New- Star Chart For Cayman

A new feature as of June 2015 has been added - look at the bottom of this web page and there is a new Star Chart exclusively for Grand Cayman

PEDRO CASTLE, MAY 20TH 2012 7.00 P.M.



As darkness falls on the moonless night, three planets will be visible.
     Low in the west, Venus this month is sinking rapidly toward the setting Sun. The planet shines at magnitude –4.5 on May 20th, when its crescent is 51 arcseconds long and 8% lit. After that Venus's crescent should be easy to see in binoculars — and might even be visible to sharp naked eyes.       
     On June 5th, the planet will transit the face of the Sun. The event, which will not re-occur for 105 years, will be visible from 5.00 p.m. until sunset. Caymana Bay has graciously allowed us to use the top of the CNB building as an observation site. We will have a number of special telescopes for safe viewing and we also should have some solar glasses. DO NOT LOOK AT THE SUN DIRECTLY. This cannot be emphasized enough.
     Directly overhead on Sunday, Mars (magnitude +0.2) shines fire-orange under the belly of Leo, close to the bright star Regulus, the heart of the Lion.
      Mars has two moons, Phobos and Deimos, which are thought to be captured asteroids.
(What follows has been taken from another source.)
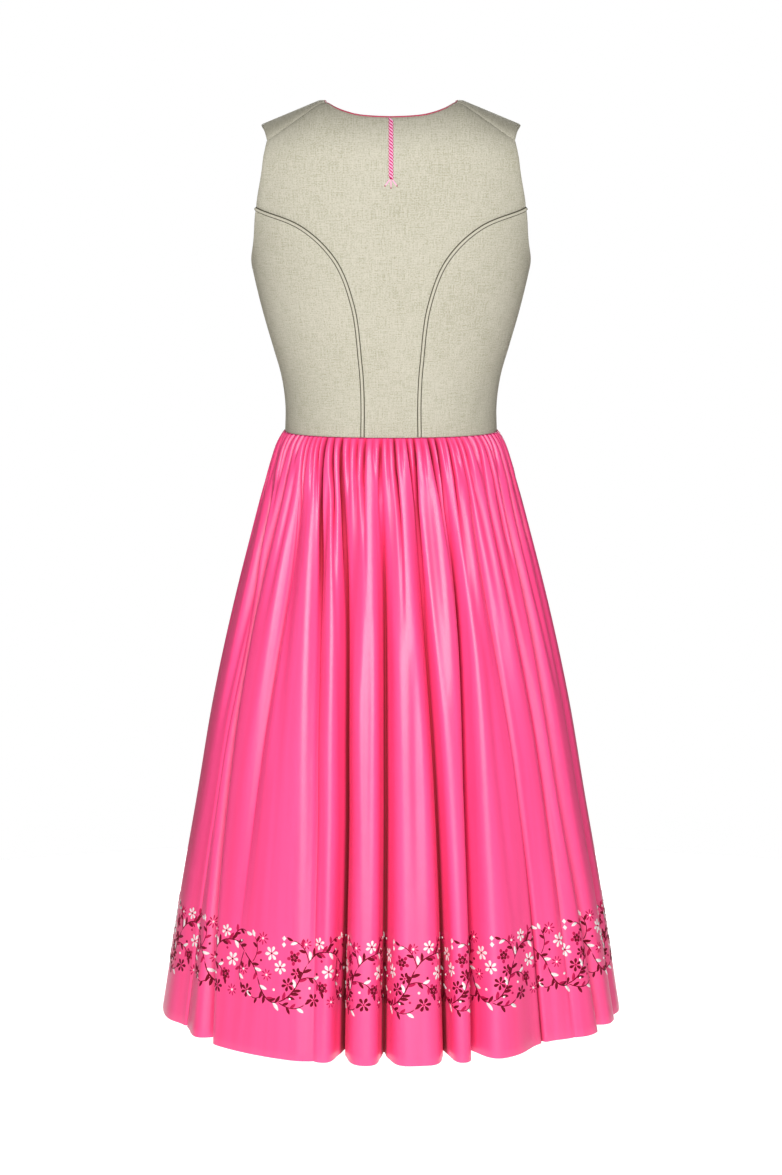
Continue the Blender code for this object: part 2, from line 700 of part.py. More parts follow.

Both satellites were discovered in 1877 by Asaph Hall, and are named after the characters Phobos (panic/fear) and Deimos (terror/dread) who, in Greek mythology, accompanied their father Ares, god of war, into battle. Ares was known as Mars to the Romans.
     If viewed from the surface of Mars near its equator, full Phobos looks about one third as big as the Earth's full moon from Earth. It would look smaller when the observer is further away from the Martian equator, and is completely invisible (always beyond the horizon) from Mars' polar ice caps. Deimos looks more like a bright star or planet for an observer on Mars, only slightly bigger than Venus looks from Earth.
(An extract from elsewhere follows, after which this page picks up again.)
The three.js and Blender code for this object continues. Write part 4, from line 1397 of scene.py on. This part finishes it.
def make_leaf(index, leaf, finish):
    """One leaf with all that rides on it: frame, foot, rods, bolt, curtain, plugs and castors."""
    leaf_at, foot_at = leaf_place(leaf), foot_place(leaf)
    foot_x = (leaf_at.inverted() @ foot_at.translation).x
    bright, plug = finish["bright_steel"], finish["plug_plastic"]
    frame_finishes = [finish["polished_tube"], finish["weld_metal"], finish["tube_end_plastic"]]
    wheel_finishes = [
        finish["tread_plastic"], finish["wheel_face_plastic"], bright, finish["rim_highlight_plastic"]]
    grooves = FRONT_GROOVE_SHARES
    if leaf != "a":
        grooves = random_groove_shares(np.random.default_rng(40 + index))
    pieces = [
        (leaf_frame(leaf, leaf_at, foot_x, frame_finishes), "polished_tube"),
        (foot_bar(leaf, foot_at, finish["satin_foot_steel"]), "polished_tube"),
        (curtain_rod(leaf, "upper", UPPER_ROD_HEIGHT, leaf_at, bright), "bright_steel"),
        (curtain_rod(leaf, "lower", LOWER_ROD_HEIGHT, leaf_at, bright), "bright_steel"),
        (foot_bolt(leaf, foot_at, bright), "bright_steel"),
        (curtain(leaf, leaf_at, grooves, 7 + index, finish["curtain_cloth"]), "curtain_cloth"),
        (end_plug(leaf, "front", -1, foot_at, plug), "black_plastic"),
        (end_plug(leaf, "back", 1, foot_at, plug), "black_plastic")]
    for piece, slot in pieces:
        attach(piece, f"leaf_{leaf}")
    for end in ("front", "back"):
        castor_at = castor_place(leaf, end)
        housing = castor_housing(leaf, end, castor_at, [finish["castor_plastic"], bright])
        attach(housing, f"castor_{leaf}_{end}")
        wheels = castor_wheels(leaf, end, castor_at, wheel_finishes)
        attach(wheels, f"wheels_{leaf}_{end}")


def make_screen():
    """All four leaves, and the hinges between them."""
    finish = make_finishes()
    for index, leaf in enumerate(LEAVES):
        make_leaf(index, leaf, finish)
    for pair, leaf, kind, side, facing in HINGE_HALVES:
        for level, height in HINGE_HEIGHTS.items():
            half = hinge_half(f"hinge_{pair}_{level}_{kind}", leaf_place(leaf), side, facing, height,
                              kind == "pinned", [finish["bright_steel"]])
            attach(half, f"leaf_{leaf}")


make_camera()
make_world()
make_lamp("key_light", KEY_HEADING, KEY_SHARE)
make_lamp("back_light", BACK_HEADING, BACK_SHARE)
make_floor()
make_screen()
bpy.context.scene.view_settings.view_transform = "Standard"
     The motions of Phobos and Deimos would appear very different from that of our own Moon. Speedy Phobos rises in the west, sets in the east, and rises again in just eleven hours, while Deimos, being only just outside synchronous orbit, rises as expected in the east but very slowly. Despite its 30 hour orbit, it takes 2.7 days to set in the west as it slowly falls behind the rotation of Mars, and has long again to rise.
     In contrast the third visible planet has more than 60 moons. The moons of Saturn are numerous and diverse, ranging from tiny moonlets less than 1 kilometre across, to the enormous Titan, which is larger than the planet Mercury. Saturn has 62 moons with confirmed orbits, fifty-three of which have names, and only thirteen of which have diameters larger than 50 kilometres.
    The rings of Saturn are made up of objects ranging in size from microscopic to hundreds of meters, each of which is on its own orbit about the planet. Thus a precise number of Saturnian moons cannot be given, as there is no objective boundary between the countless small anonymous objects that form Saturn's ring system and the larger objects that have been named as moons. At least 150 moonlets embedded in the rings have been detected by the disturbance they create in the surrounding ring material, though this is thought to be only a small sample of the total population of such objects.